**ENTRIES SUPPLIED**
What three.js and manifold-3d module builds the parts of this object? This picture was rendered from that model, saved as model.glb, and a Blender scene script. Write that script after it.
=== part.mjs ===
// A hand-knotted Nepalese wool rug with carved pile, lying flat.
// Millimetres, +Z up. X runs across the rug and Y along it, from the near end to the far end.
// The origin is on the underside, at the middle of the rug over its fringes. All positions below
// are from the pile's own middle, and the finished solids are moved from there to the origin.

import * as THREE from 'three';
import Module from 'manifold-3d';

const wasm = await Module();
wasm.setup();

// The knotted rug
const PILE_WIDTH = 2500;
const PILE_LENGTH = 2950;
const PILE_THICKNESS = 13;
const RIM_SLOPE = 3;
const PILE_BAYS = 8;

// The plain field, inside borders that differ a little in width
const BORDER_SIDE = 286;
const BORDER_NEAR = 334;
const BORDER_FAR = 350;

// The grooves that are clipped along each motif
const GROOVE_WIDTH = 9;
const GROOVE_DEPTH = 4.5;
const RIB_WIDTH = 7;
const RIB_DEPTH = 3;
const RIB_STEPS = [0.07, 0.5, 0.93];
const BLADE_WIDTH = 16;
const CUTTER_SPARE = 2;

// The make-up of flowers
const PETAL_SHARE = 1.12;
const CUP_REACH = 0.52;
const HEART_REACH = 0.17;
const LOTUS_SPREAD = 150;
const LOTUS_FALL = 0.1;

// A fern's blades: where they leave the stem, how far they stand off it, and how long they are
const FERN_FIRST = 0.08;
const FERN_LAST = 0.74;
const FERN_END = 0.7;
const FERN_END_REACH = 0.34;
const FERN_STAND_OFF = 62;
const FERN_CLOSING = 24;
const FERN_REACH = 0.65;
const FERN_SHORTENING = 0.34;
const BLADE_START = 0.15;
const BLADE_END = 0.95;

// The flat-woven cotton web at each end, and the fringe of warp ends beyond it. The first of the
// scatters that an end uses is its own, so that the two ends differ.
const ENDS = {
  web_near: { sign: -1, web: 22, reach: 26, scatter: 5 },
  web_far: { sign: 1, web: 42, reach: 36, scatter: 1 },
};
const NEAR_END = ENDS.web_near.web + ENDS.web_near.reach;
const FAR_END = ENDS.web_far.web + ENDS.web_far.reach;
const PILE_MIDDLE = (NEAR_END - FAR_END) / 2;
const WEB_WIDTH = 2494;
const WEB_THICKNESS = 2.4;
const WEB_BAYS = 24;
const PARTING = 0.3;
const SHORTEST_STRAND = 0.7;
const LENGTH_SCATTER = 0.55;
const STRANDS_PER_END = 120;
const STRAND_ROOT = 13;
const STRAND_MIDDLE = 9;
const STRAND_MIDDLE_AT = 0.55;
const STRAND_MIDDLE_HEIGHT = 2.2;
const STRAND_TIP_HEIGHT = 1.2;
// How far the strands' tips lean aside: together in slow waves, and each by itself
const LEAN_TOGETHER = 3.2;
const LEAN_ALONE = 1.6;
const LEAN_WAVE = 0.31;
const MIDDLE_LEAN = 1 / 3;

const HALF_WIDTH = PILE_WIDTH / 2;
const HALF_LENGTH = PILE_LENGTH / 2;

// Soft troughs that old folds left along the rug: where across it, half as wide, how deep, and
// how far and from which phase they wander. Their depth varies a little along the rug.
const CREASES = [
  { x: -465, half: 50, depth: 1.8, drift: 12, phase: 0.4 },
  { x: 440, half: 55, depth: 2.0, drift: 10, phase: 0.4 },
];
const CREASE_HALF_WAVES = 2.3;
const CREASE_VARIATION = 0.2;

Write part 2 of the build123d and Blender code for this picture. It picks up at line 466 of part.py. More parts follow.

**INSTRUCTIONS TO FOLLOW**
Retype all of the material, keeping each line exact.

**THE REPLY**
What three.js and manifold-3d module builds the parts of this object? This picture was rendered from that model, saved as model.glb, and a Blender scene script. Write that script after it.
=== part.mjs ===
// A hand-knotted Nepalese wool rug with carved pile, lying flat.
// Millimetres, +Z up. X runs across the rug and Y along it, from the near end to the far end.
// The origin is on the underside, at the middle of the rug over its fringes. All positions below
// are from the pile's own middle, and the finished solids are moved from there to the origin.

import * as THREE from 'three';
import Module from 'manifold-3d';

const wasm = await Module();
wasm.setup();

// The knotted rug
const PILE_WIDTH = 2500;
const PILE_LENGTH = 2950;
const PILE_THICKNESS = 13;
const RIM_SLOPE = 3;
const PILE_BAYS = 8;

// The plain field, inside borders that differ a little in width
const BORDER_SIDE = 286;
const BORDER_NEAR = 334;
const BORDER_FAR = 350;

// The grooves that are clipped along each motif
const GROOVE_WIDTH = 9;
const GROOVE_DEPTH = 4.5;
const RIB_WIDTH = 7;
const RIB_DEPTH = 3;
const RIB_STEPS = [0.07, 0.5, 0.93];
const BLADE_WIDTH = 16;
const CUTTER_SPARE = 2;

// The make-up of flowers
const PETAL_SHARE = 1.12;
const CUP_REACH = 0.52;
const HEART_REACH = 0.17;
const LOTUS_SPREAD = 150;
const LOTUS_FALL = 0.1;

// A fern's blades: where they leave the stem, how far they stand off it, and how long they are
const FERN_FIRST = 0.08;
const FERN_LAST = 0.74;
const FERN_END = 0.7;
const FERN_END_REACH = 0.34;
const FERN_STAND_OFF = 62;
const FERN_CLOSING = 24;
const FERN_REACH = 0.65;
const FERN_SHORTENING = 0.34;
const BLADE_START = 0.15;
const BLADE_END = 0.95;

// The flat-woven cotton web at each end, and the fringe of warp ends beyond it. The first of the
// scatters that an end uses is its own, so that the two ends differ.
const ENDS = {
  web_near: { sign: -1, web: 22, reach: 26, scatter: 5 },
  web_far: { sign: 1, web: 42, reach: 36, scatter: 1 },
};
const NEAR_END = ENDS.web_near.web + ENDS.web_near.reach;
const FAR_END = ENDS.web_far.web + ENDS.web_far.reach;
const PILE_MIDDLE = (NEAR_END - FAR_END) / 2;
const WEB_WIDTH = 2494;
const WEB_THICKNESS = 2.4;
const WEB_BAYS = 24;
const PARTING = 0.3;
const SHORTEST_STRAND = 0.7;
const LENGTH_SCATTER = 0.55;
const STRANDS_PER_END = 120;
const STRAND_ROOT = 13;
const STRAND_MIDDLE = 9;
const STRAND_MIDDLE_AT = 0.55;
const STRAND_MIDDLE_HEIGHT = 2.2;
const STRAND_TIP_HEIGHT = 1.2;
// How far the strands' tips lean aside: together in slow waves, and each by itself
const LEAN_TOGETHER = 3.2;
const LEAN_ALONE = 1.6;
const LEAN_WAVE = 0.31;
const MIDDLE_LEAN = 1 / 3;

const HALF_WIDTH = PILE_WIDTH / 2;
const HALF_LENGTH = PILE_LENGTH / 2;

// Soft troughs that old folds left along the rug: where across it, half as wide, how deep, and
// how far and from which phase they wander. Their depth varies a little along the rug.
const CREASES = [
  { x: -465, half: 50, depth: 1.8, drift: 12, phase: 0.4 },
  { x: 440, half: 55, depth: 2.0, drift: 10, phase: 0.4 },
];
const CREASE_HALF_WAVES = 2.3;
const CREASE_VARIATION = 0.2;

Write part 2 of the build123d and Blender code for this picture. It picks up at line 466 of part.py. More parts follow.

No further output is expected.